Glyndebourne Touring’s Rusalka is a Winner

United KingdomUnited Kingdom  Dvořák, Rusalka: Soloists, Chorus and Orchestra of Glyndebourne Tour 2012 / Leo McFall (conductor), Theatre Royal, Plymouth, UK, 14.11.2012 (PRB)

First Wood Nymph: Evgeniya Sotnikova
Second Wood Nymph: Michaela Kapustová
Third Wood Nymph: Alessandra Volpe
Vodnic, a water sprite: Mischa Schelomianski
Rusalka: Wioletta Chodowicz
Ježibaba, a witch: Anne Mason
Hunter: John Mackenzie-Lavansch
Prince: Ladislav Elgr
Gamekeeper: Gareth Huw John
Kitchen Girl: Eliana Pretorian
Foreign Princess: Tatiana Pavlovskaya

Conductor: Leo McFall
Director: Melly Still
Designer: Rae Smith
Lighting Designer: Paule Constable
Movement Director: Rick Nodine
Revival Movement Director: Christian From
Glyndebourne Tour Orchestra: Leader Richard Malone
Glyndebourne Chorus: Chorus Master Jeremy Bines

Water Nymphs; photo credit: Tristram Kenton

Living in the South West of England can have some advantages, but in terms of opera and music theatre, it’s the touring companies which offer most, if not all, of the provision, and certainly at the top professional level. Plymouth is however lucky to have the fine Theatre Royal, a venue of some 1300 seats which has been described by Arts Council England as “the largest and best-attended regional producing theatre in the UK and the leading promoter of theatre in the South West”.

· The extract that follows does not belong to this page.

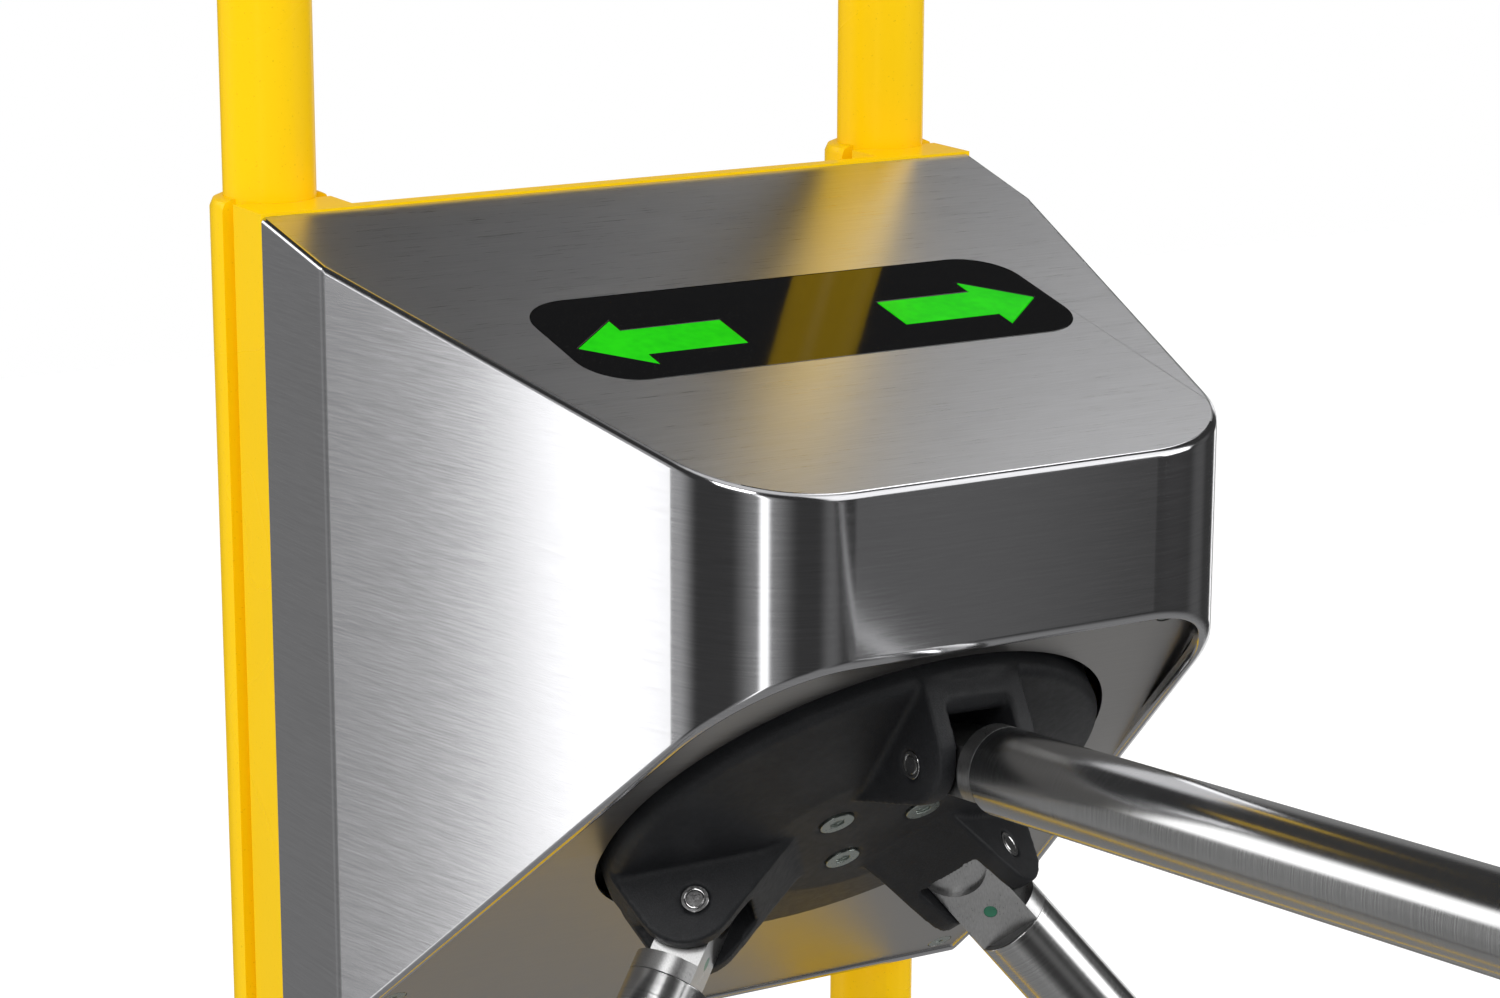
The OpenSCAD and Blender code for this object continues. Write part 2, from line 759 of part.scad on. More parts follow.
// Side bracket from the back frame to the lower bearing plate's rear face
module side_bracket(s) {
    reach = chassis_l / 2 - 30;
    hub_y = -head_depth + hub_along * cos(under_slope);
    hub_z = front_low_z - hub_along * sin(under_slope);
    back_y = -chassis_back * cos(hub_incline);
    back_z = -chassis_back * sin(hub_incline);
    function on_plate(t) = [hub_y + back_y - t * sin(hub_incline), hub_z + back_z + t * cos(hub_incline)];
    x0 = chassis_w / 2 - bracket_t;
    foot_w = 12;
    color(steel) head_frame() {
        translate([s > 0 ? x0 : -x0 - bracket_t, 0, 0]) rotate([90, 0, 90]) linear_extrude(bracket_t)
            polygon([on_plate(reach), on_plate(-reach), [0, bracket_low], [0, bracket_high]]);
        translate([s > 0 ? x0 : -x0 - foot_w, -bracket_t, bracket_low])
            cube([foot_w, bracket_t, bracket_high - bracket_low]);
    }
}

module controller_board() {
    color(board_green) head_frame() {
        translate([-board_x, board_y, board_zs[0]]) cube([2 * board_x, board_t, board_zs[1] - board_zs[0]]);
        for (k = [-2:2]) translate([k * 20 - 7, board_y - 9, board_zs[0] + 6]) cube([14, 9 + eps, 10]);
        translate([-20, board_y - 4, -110]) cube([24, 4 + eps, 24]);
        translate([20, board_y - 14, -120]) cube([26, 14 + eps, 32]);
    }
}

module board_spacers() {
    color(brass_tone) head_frame() for (x = [-1, 1], z = board_zs) {
        rod_y(3, x * (board_x - 6), z + (z < -100 ? 6 : -6), board_y + board_t, frame_t);
        rod_y(1.6 - seat_gap, x * (board_x - 6), z + (z < -100 ? 6 : -6), frame_t - eps, frame_t + cover_t);
    }
}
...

Each year it hosts a tour visit from Glyndebourne, and Welsh National Opera, the former usually in the late autumn, the latter in the spring. This normally involves three productions from each company annually, though it can occasionally display a distinct lack of communication between these two companies, when popular operas like Le nozze di Figaro are given within some seven months of each other’s production.

However, during each tour there is often a little gem, and Glyndebourne certainly picked a winner with a one-off performance of Dvořák’s aptly-designated lyric fairy tale, Rusalka. The composer might be better known for his New World Symphony but his charming take on The Little Mermaid – albeit in its more harrowing original form – is full of gorgeous music, imbued throughout with the unmistakable thumbprint of the Czech composer.

Melly Still’s production is eye-catching: atmospheric sets replete with extravagant mermaid costumes with long swishing tails, manipulated with striking realism by a team of puppeteers clad in black who rarely intrude, even if the multiple copies of the witch, given their almost pantomime-dame form, and the three wood nymphs do seem to clutter up Rae Smith’s effective set, itself enhanced by Paule Constable’s highly-imaginative lighting.

But this was really all about the singing, and the largely Eastern-European cast definitely didn’t disappoint in this respect. Wioletta Chodowicz’s Rusalka was superb overall, even though she was forced to begin singing her famous act one aria lying on her back, hardly conducive to ideal vocal control and tuning – possibly something which a better-established ‘big name’ would have eschewed, whatever the perceived needs to satisfy the dramatic moment. Ladislav Egr as the Prince was in fine voice, combining Italian lyricism with sheer dynamic potency, and exhibited an especially secure high register which took him above top C on one occasion.

Vodnik (Mischa Schelomianski); photo credit: Tristram Kenton

Misha Schelomianski as Vodnik, sung well too – full of menace when called for, yet capable of compassion in the more tender moments with his daughter, Rusalka. This somewhat compensated for his rather unedifying costume, especially his disposable priapism, which scored as few dramatic ‘brownie points’ as the equally incongruous spat of simulated intercourse early on in the second act.

Anne Mason portrayed a suitably spiteful witch, Ježibaba, with vocal resources to match, while icy-blond Tatiana Pavlovskaya was suitably voluptuous as Rusalka’s nemesis, the Foreign Princess.

Eliana Pretorian brought some humour to the role of the Kitchen, while Gareth Huw John made a convincing Gamekeeper, standing in for the late Robert Poulton, who was tragically killed in a car crash only a few days before the tour reached Plymouth.

Leo McFall’s musical direction, the fine orchestra, chorus and dancers all combined to make this one of Glyndebourne’s most enjoyable offerings, and one which certainly deserves to be performed more often.